OBJECTIVE: From the entries below, copy exactly the lines from the one that contains "bough_up_right();" through the one that contains "before = set(bpy.data.objects)", both included, and only those.

DATA:

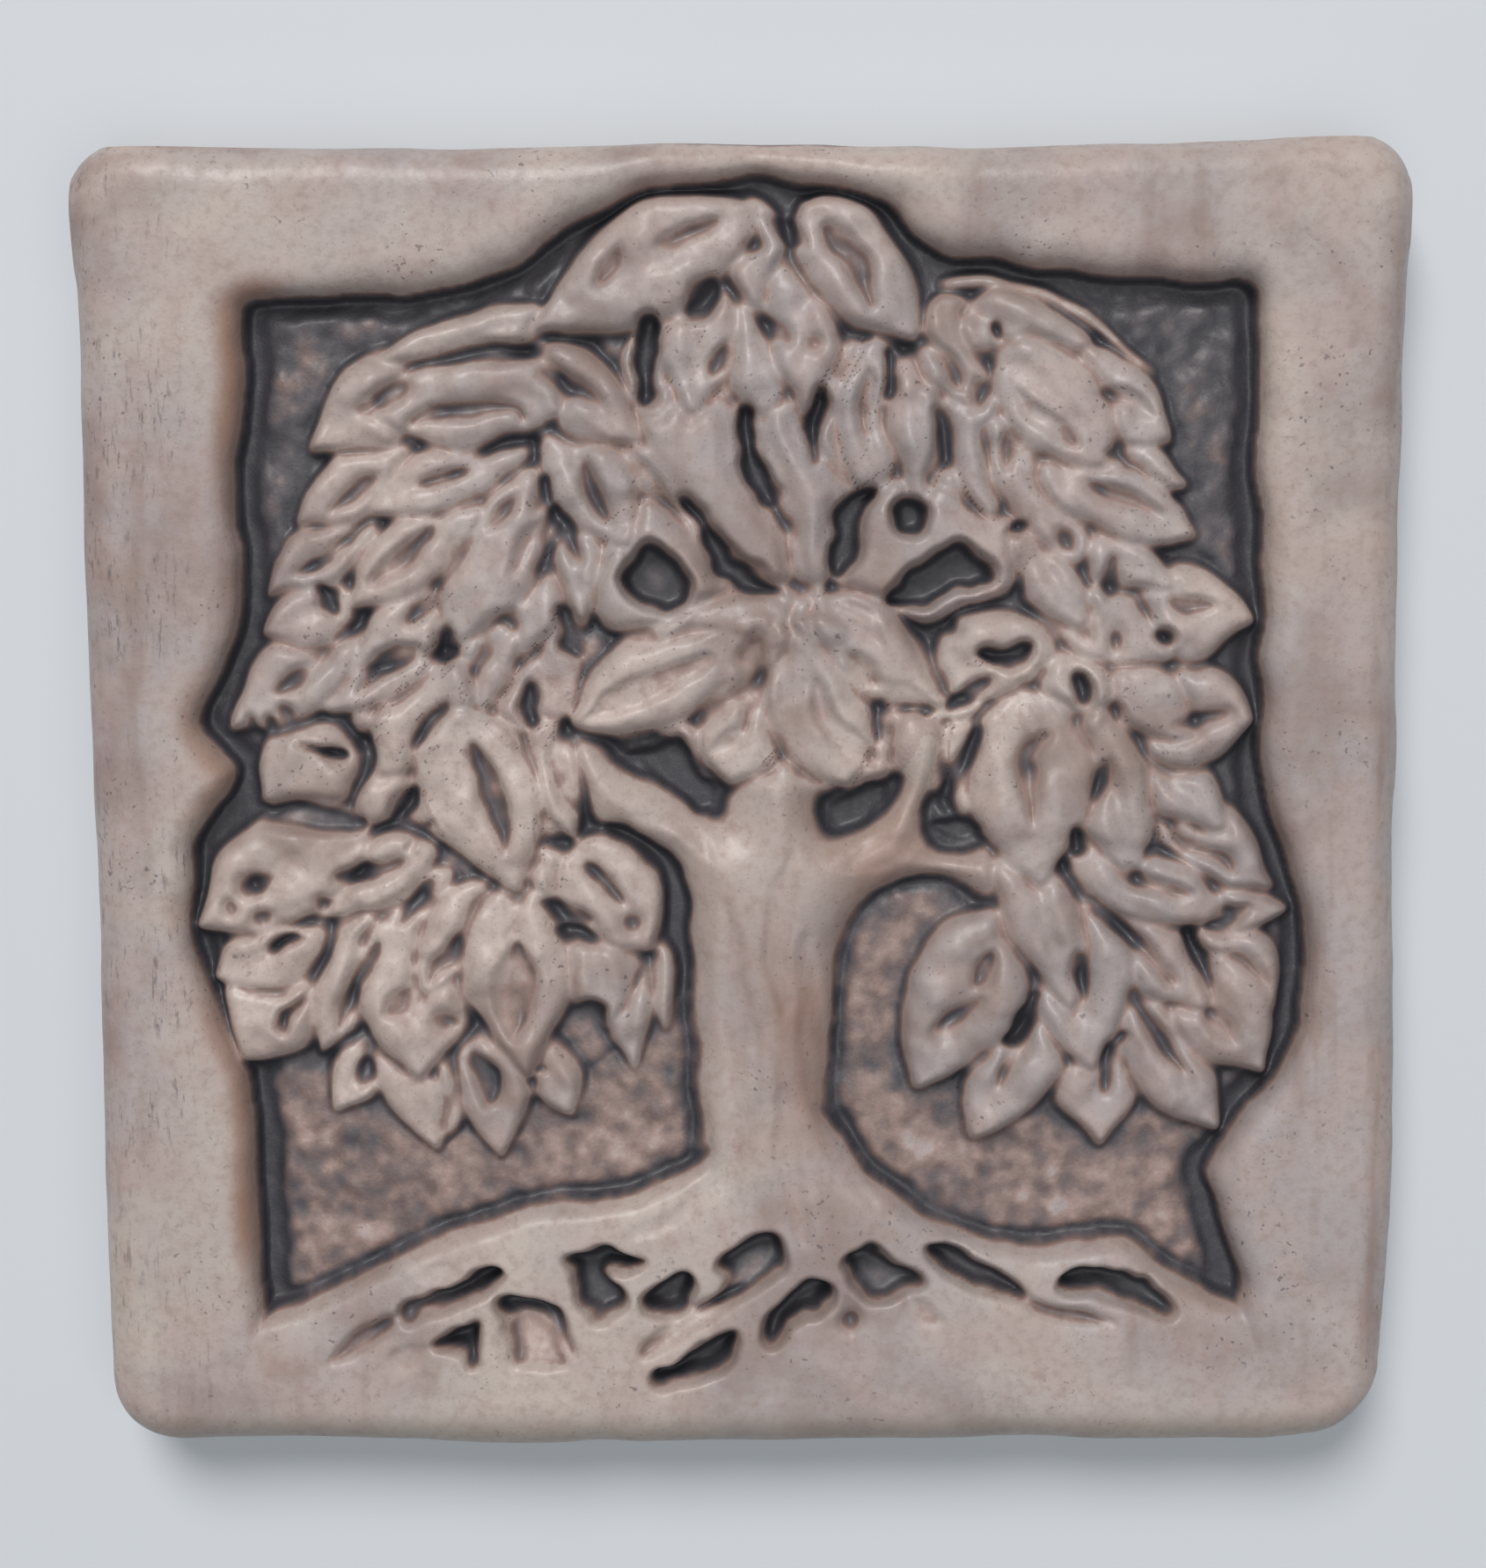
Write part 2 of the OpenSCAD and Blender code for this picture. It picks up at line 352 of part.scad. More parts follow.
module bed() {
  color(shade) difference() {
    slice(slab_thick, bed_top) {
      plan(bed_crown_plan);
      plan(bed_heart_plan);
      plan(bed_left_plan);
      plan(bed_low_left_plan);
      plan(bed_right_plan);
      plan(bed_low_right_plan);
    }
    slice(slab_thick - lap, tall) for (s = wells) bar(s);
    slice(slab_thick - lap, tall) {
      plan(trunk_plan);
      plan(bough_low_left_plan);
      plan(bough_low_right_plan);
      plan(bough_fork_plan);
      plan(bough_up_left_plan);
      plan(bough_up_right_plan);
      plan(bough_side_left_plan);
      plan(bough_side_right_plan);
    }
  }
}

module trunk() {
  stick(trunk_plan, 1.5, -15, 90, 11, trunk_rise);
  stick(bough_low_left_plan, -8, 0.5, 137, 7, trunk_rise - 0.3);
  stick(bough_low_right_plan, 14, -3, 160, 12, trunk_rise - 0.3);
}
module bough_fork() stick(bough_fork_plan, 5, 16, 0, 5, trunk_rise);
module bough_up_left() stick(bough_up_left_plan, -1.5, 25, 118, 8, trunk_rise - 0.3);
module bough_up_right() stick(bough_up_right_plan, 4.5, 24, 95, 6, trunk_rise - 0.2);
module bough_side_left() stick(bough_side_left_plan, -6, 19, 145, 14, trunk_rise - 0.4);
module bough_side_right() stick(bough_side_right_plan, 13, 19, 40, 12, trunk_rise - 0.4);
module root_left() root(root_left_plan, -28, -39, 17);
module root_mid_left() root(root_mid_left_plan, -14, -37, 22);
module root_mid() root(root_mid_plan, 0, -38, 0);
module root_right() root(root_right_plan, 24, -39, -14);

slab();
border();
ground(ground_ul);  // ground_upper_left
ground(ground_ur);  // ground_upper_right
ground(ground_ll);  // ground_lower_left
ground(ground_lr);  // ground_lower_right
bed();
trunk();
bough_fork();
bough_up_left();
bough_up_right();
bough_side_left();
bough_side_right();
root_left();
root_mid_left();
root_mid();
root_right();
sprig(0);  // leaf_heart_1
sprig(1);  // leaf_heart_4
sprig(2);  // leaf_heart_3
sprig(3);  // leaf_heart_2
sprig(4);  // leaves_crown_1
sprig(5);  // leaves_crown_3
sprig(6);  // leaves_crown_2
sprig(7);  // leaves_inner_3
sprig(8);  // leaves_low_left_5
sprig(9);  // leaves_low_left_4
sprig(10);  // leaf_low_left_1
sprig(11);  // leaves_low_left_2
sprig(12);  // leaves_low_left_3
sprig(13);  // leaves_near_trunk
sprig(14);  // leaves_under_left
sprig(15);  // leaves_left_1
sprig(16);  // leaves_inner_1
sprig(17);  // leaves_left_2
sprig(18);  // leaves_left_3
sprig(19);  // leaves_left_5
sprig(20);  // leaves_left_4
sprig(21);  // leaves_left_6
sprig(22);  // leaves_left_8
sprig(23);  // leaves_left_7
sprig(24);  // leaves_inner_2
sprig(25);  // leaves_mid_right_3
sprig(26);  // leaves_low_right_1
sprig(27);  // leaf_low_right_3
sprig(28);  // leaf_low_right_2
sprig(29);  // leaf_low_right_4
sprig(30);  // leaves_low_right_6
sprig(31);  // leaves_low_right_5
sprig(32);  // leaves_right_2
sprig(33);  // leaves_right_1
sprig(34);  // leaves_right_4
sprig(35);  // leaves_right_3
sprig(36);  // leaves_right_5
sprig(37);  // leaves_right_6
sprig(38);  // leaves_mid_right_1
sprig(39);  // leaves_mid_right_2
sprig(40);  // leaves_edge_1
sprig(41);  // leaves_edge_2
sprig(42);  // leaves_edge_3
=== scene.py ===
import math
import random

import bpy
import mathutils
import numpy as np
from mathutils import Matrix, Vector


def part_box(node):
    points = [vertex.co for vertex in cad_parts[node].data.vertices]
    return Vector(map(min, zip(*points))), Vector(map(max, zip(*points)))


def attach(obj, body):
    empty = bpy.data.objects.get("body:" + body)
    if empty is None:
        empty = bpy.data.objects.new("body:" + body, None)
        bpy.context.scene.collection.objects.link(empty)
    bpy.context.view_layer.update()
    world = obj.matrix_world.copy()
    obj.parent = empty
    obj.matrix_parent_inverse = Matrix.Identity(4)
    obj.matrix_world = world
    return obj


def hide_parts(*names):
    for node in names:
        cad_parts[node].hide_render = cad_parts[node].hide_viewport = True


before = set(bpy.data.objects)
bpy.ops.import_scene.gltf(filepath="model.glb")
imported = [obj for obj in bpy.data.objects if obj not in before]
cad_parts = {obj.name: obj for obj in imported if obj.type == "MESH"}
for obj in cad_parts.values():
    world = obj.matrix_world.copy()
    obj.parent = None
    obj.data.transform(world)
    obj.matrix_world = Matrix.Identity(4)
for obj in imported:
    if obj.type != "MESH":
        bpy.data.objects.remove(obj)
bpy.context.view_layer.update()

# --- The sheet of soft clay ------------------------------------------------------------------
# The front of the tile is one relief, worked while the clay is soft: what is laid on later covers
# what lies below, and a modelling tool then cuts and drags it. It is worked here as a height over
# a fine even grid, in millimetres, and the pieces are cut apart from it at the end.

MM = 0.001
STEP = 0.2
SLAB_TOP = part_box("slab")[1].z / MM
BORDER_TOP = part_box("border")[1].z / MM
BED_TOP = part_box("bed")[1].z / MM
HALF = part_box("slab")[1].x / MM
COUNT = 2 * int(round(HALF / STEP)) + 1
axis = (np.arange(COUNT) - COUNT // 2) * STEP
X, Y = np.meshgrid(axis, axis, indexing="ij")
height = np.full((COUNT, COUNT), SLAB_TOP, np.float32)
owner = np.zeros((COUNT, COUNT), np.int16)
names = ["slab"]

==

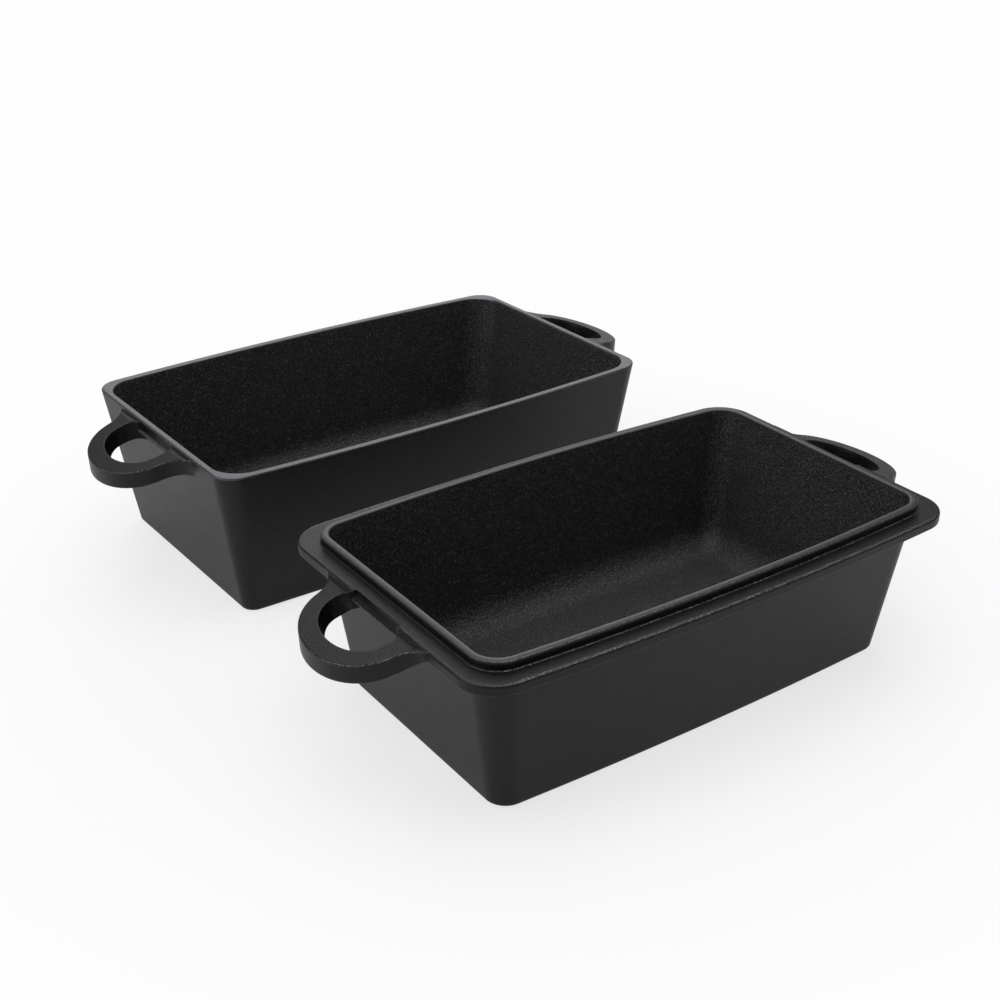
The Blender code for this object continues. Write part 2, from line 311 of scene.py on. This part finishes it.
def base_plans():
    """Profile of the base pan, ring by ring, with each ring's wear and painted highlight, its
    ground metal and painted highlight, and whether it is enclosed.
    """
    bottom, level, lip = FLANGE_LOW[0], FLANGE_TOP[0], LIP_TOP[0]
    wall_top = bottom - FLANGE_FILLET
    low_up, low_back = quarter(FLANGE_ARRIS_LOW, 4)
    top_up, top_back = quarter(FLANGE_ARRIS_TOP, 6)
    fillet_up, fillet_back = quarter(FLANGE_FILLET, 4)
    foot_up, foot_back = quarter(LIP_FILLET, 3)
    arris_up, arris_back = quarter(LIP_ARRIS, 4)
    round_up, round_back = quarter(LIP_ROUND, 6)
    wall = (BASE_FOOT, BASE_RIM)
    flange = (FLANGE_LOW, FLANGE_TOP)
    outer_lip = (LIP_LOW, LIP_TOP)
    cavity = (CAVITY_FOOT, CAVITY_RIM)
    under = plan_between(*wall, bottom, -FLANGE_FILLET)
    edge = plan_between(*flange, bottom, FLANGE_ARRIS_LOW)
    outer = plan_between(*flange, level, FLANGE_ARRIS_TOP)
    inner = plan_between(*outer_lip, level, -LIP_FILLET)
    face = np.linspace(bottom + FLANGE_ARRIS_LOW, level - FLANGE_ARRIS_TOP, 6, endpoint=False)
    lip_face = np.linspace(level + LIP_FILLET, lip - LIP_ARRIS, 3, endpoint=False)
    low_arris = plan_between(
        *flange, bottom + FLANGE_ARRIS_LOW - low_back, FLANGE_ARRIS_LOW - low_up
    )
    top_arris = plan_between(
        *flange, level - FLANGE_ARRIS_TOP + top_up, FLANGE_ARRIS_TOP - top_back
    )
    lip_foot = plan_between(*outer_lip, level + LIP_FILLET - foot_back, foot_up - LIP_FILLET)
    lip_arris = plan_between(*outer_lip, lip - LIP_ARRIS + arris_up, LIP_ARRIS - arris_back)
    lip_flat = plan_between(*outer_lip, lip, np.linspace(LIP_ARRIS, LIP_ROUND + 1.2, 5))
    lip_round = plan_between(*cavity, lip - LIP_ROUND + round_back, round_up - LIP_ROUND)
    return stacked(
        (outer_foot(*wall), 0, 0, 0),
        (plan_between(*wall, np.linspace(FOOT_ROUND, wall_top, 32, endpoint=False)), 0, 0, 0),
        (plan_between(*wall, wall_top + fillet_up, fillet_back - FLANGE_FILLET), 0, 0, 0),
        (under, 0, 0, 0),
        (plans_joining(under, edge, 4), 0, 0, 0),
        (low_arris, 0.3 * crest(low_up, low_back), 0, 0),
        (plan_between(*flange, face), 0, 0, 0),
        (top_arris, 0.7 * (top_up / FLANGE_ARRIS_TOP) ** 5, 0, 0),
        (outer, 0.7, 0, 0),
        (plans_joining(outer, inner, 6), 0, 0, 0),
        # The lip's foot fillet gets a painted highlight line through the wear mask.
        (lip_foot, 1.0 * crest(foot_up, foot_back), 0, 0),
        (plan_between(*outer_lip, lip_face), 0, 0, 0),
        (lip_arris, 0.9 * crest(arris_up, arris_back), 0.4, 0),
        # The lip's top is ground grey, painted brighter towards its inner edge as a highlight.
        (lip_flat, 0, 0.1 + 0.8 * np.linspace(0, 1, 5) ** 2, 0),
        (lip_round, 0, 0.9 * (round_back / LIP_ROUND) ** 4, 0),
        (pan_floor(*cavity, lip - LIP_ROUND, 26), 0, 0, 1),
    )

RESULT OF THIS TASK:
bough_up_right();
bough_side_left();
bough_side_right();
root_left();
root_mid_left();
root_mid();
root_right();
sprig(0);  // leaf_heart_1
sprig(1);  // leaf_heart_4
sprig(2);  // leaf_heart_3
sprig(3);  // leaf_heart_2
sprig(4);  // leaves_crown_1
sprig(5);  // leaves_crown_3
sprig(6);  // leaves_crown_2
sprig(7);  // leaves_inner_3
sprig(8);  // leaves_low_left_5
sprig(9);  // leaves_low_left_4
sprig(10);  // leaf_low_left_1
sprig(11);  // leaves_low_left_2
sprig(12);  // leaves_low_left_3
sprig(13);  // leaves_near_trunk
sprig(14);  // leaves_under_left
sprig(15);  // leaves_left_1
sprig(16);  // leaves_inner_1
sprig(17);  // leaves_left_2
sprig(18);  // leaves_left_3
sprig(19);  // leaves_left_5
sprig(20);  // leaves_left_4
sprig(21);  // leaves_left_6
sprig(22);  // leaves_left_8
sprig(23);  // leaves_left_7
sprig(24);  // leaves_inner_2
sprig(25);  // leaves_mid_right_3
sprig(26);  // leaves_low_right_1
sprig(27);  // leaf_low_right_3
sprig(28);  // leaf_low_right_2
sprig(29);  // leaf_low_right_4
sprig(30);  // leaves_low_right_6
sprig(31);  // leaves_low_right_5
sprig(32);  // leaves_right_2
sprig(33);  // leaves_right_1
sprig(34);  // leaves_right_4
sprig(35);  // leaves_right_3
sprig(36);  // leaves_right_5
sprig(37);  // leaves_right_6
sprig(38);  // leaves_mid_right_1
sprig(39);  // leaves_mid_right_2
sprig(40);  // leaves_edge_1
sprig(41);  // leaves_edge_2
sprig(42);  // leaves_edge_3
=== scene.py ===
import math
import random

import bpy
import mathutils
import numpy as np
from mathutils import Matrix, Vector


def part_box(node):
    points = [vertex.co for vertex in cad_parts[node].data.vertices]
    return Vector(map(min, zip(*points))), Vector(map(max, zip(*points)))


def attach(obj, body):
    empty = bpy.data.objects.get("body:" + body)
    if empty is None:
        empty = bpy.data.objects.new("body:" + body, None)
        bpy.context.scene.collection.objects.link(empty)
    bpy.context.view_layer.update()
    world = obj.matrix_world.copy()
    obj.parent = empty
    obj.matrix_parent_inverse = Matrix.Identity(4)
    obj.matrix_world = world
    return obj


def hide_parts(*names):
    for node in names:
        cad_parts[node].hide_render = cad_parts[node].hide_viewport = True


before = set(bpy.data.objects)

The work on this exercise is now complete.